One of the merits of Prof. Woodhall’s new Manual is his epistemological approach. What he says could have been said in even stronger terms, but worthy of positive note is the author’s placid equilibrium. In his opinion, the querulous discussion about the expressions “Social Doctrine of the Church” or “Social Teaching of the Church” that characterized the 1990’s in particular, was of no great value (pg. 20), nor was the underlying discussion regarding opposition between the deductive method and the inductive method (pgs. 20-23). In this regard, the author could have named names and pointed the finger at “guilty parties”. He mentions but one name in the bibliography at the end of the chapter, and this is Fr. Bartolomeo Sorge, but without any reference to his being “guilty”. What Rev. Woodhall has to say is very clear all the same, without becoming openly polemical. The replacement of metaphysics, dogma and morals – the principles and the norms – with the social sciences has subverted the method and imposed the so-called ‘inductive’ process that often surrenders to ‘sociologism’ (p. 20). As a result, magisterial documents have become imbued with a priori sociological assessments bereft of both cognitive and magisterial value. This creates confusion in the minds of the faithful, who think they owe obedience to the Pope’s private considerations about global warming or what the President of their episcopal conference has to say about migration phenomena, while issues such as these entail no obligations at all because they concern neither the faith nor morals.
The inductive method gives pride of place to the social sciences which often project ideologically biased data. Therefore, a large part of the actual texts of magisterial documents entail no obligations regarding the faith of believers. It is difficult to argue against this sequence. Therefore, what is the status of the extensive room dedicated by Evangelii Gaudium and Laudato Si’ to ecological problems, and in particular to climate change and global warming? Prof. Woodall is quite clear about this: “It is necessary to clearly distinguish the social doctrine as such from a pope’s simple personal opinions about the extent of certain historical developments and scientific-technical assertions: both of these remain clearly outside the competence of the Magisterium of the Church which is limited to doctrines and teachings de rebus fidei et morum… Likewise extraneous to this doctrine are affirmations which seem to constitute a “papal confirmation’ of global warming which, however, remains a phenomenon to be verified” (pg. 22). Many people remark that the language used in magisterial documents when referring to environmental issues is the same as United Nations’ language, and this is the cause.

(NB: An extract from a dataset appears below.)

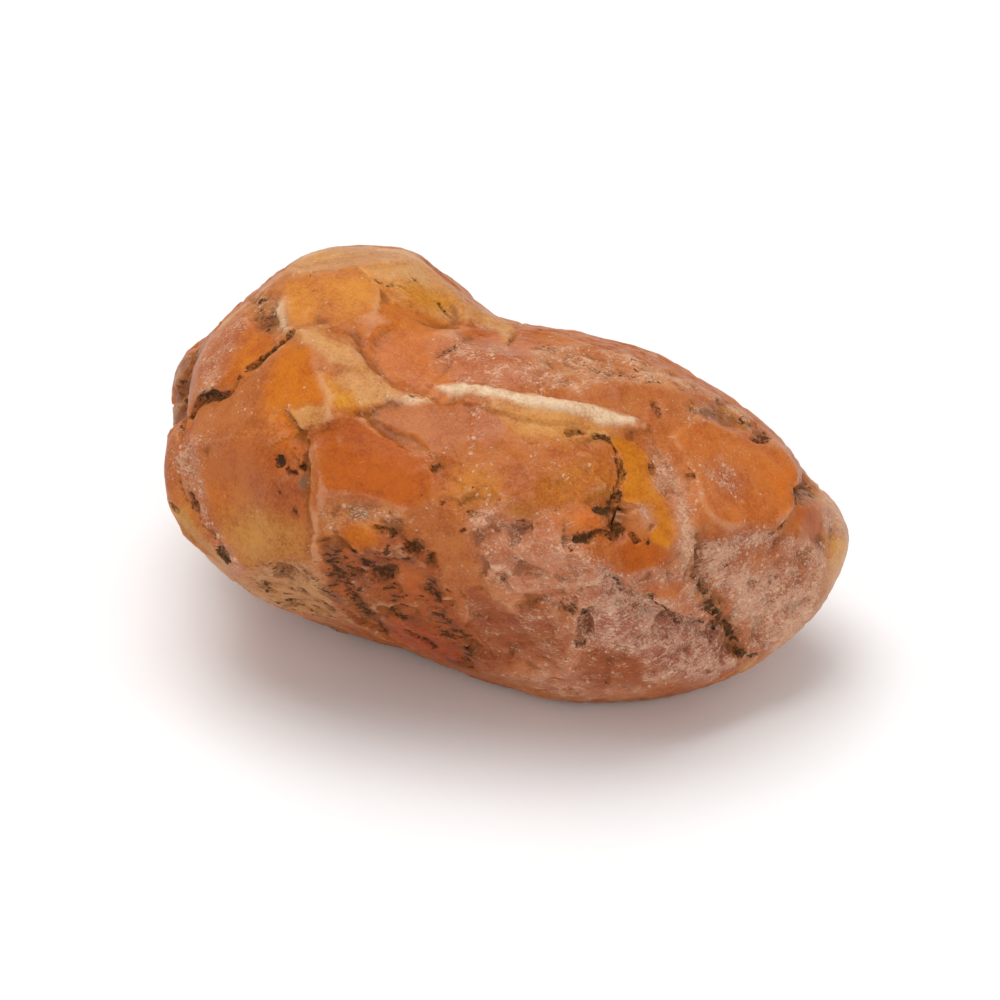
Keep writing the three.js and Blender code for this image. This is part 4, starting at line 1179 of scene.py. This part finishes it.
def breakage_tree():
    tree, start, end = new_tree(
        "Small breakage",
        "GeometryNodeTree",
        {"Stone": "Geometry", "Spacing": "Float", "Lean": "Float", "Sink": "Float",
         "Hollow": "Float", "Grit size": "Float", "Grit height": "Float", "Seed": "Int",
         "Finish": "Material"},
        {"Stone": "Geometry"},
    )
    skin = start["Stone"]
    place = position(tree)
    tear_size, tear_reach = 1.0 * MM, 0.8 * MM
    floor_height, clear_height = 0.1 * MM, 0.8 * MM
    crowding = 2.0e6
    reach_share = 0.9
    chipped_from = (0.25, 0.7)
    smooth_grit = 0.15
    chips = add(
        tree, "GeometryNodeDistributePointsOnFaces", skin, distribute_method="POISSON",
        Distance_Min=start["Spacing"], Density_Max=crowding, Seed=start["Seed"],
    )
    tilt = add(
        tree, "FunctionNodeRandomValue", data_type="FLOAT_VECTOR",
        Min=(-1.0, -1.0, -1.0), Max=(1.0, 1.0, 1.0), Seed=start["Seed"],
    )
    leaning = scaled(tree, tilt, start["Lean"])
    look = vector_calc(tree, "ADD", chips.outputs["Normal"], leaning)
    look = vector_calc(tree, "NORMALIZE", look)
    chips = store_on(tree, chips.outputs["Points"], "look", look, "FLOAT_VECTOR")
    torn = ragged(tree, place, tear_size, tear_reach)
    nearest = add(tree, "GeometryNodeSampleNearest", chips, torn, domain="POINT")
    seat = held_by(tree, chips, place, nearest, "FLOAT_VECTOR")
    look = held_by(tree, chips, held(tree, "look", "FLOAT_VECTOR"), nearest, "FLOAT_VECTOR")
    reach = calc(tree, "MULTIPLY", start["Spacing"], reach_share)
    rough = held(tree, "rough")
    chipped = dish_cut(tree, place, seat, look, reach, start["Sink"], start["Hollow"])
    chipped = scaled(tree, chipped, ramp(tree, rough, *chipped_from))
    skin = add(tree, "GeometryNodeSetPosition", skin, Offset=chipped)
    grit = calc(tree, "SUBTRACT", cloud(tree, place, start["Grit size"], 4.0, 0.65), 0.5)
    coarse = calc(tree, "ADD", rough, smooth_grit)
    coarse = calc(tree, "MULTIPLY", start["Grit height"], coarse)
    grit = calc(tree, "MULTIPLY", grit, coarse)
    height = add(tree, "ShaderNodeSeparateXYZ", place).outputs["Z"]
    off_floor = ramp(tree, height, floor_height, clear_height)
    skin = sunk_by(tree, skin, calc(tree, "MULTIPLY", grit, off_floor))
    close(tree, skin, start["Finish"], end)
    return tree


breakage = breakage_tree()
work(
    stone, "chips", breakage, spacing=2.6 * MM, lean=0.22, sink=0.02 * MM, hollow=0.12 * MM,
    grit_size=1.2 * MM, grit_height=0.35 * MM, seed=3, finish=carnelian,
)
work(
    stone, "small_chips", breakage, spacing=1.3 * MM, lean=0.3, sink=0.01 * MM, hollow=0.05 * MM,
    grit_size=0.6 * MM, grit_height=0.15 * MM, seed=5, finish=carnelian,
)
stone_mesh = settle(stone)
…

The relationship between “old” and “new”
Woodhall’s Manual is broad reaching, as is natural for a Manual, and in this review it is only possible to glean a few of the points he makes. A most interesting one is the relationship between the old law and the new law, and therefore between the social dispositions in the Old Testament and those in the New Testament. I’d like to recall the famous dialogue between Benedict XVI and a rabbi when the pope had said it isn’t possible to eliminate even the Old Testament from the social doctrine of the Church, and that the old law is to be followed and conserved. The scriptural sources of the Social Doctrine of the Church are examined both extensively and in depth in Woodhall’s Manual (chapter II and hefty chapter III), and the author always sustains the idea of continuity, while evident nowadays are aggressive trends to go Gnostic and replace justice with mercy. By way of example let’s take an apparently secondary chapter dedicated to usury (pgs. 74-75). The author argues that the New Testament in no way rescinds or rejects the casuistic theses set forth in the Old Testament to protect the poor who ask for a loan. It would therefore be interesting to ask ourselves why the Magisterium has not condemned usury for centuries, and what may be the reasons for refraining from doing so. If the Social Doctrine of the Church more or less openly rids itself of the Old Testament, it no longer remains the same.

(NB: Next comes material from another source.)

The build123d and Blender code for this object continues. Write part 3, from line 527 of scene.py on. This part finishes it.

The principles of the Social Doctrine of the Church
The Manual sets forth the fundamental principles of the SDC in the section from pages 98 to117. Situated somewhat adventurously in first place is the dignity of the human person, but the author keeps the risks of personalism at bay. Most interesting is the insertion of a “new” principle: “the hierarchy of values”. This is interesting because it refers to an ontological order (value, in fact, expresses being as appreciable) that also sheds light on the other principles, preventing any subjective or relativistic assessment of them. This could be the case of the chapter on religious freedom: considering it to be a true principle proper to the Social Doctrine of the Church seems to be quite a bold position, but this is attenuated by the equilibrium of the author’s argumentation and the mutual compensation among the various principles which are complementary to one another. The chapter on the common good (pgs. 102-103) does not clearly specify the vertical nature of the common good, this being the centrality of God in the political sphere and the essential public role of Catholicism and the Church, but this shortcoming is compensated for by other considerations in other places. The principle of ‘legality’ (pgs. 115-116) is also new in comparison with the classical listings of the principles of the Social Doctrine of the Church, and this as well leaves the door open to possible erroneous interpretations that the author seeks to avoid. Contrary to what people have been doing elsewhere, the author takes a positive stand by not including the principle of the “preferential option for the poor” insofar as this remains an ambiguous principle.
As stated above, this new Manual is complete and rich in substance, balanced in projecting new developments that perhaps could have been dealt with in a more forceful way, and, in any case courageous, albeit with argumentation that is ever placid and well reasoned. It is a reliable work and a sound point of reference dealing with front line issues, giving the impression of granting something to modern times in an effort to encompass such times in Catholic tradition without falling into modernism. It is not always easy to maintain this equilibrium. Interesting as well are the themes not always dealt with in Manuals, such as obedience, bioethics, sexual education, and communication.
Lastly, I would like to flag the considerable attention the author reserves to the works of Archbishop Giampaolo Crepaldi, frequently cited in the footnotes, and hence to the activities of our Observatory.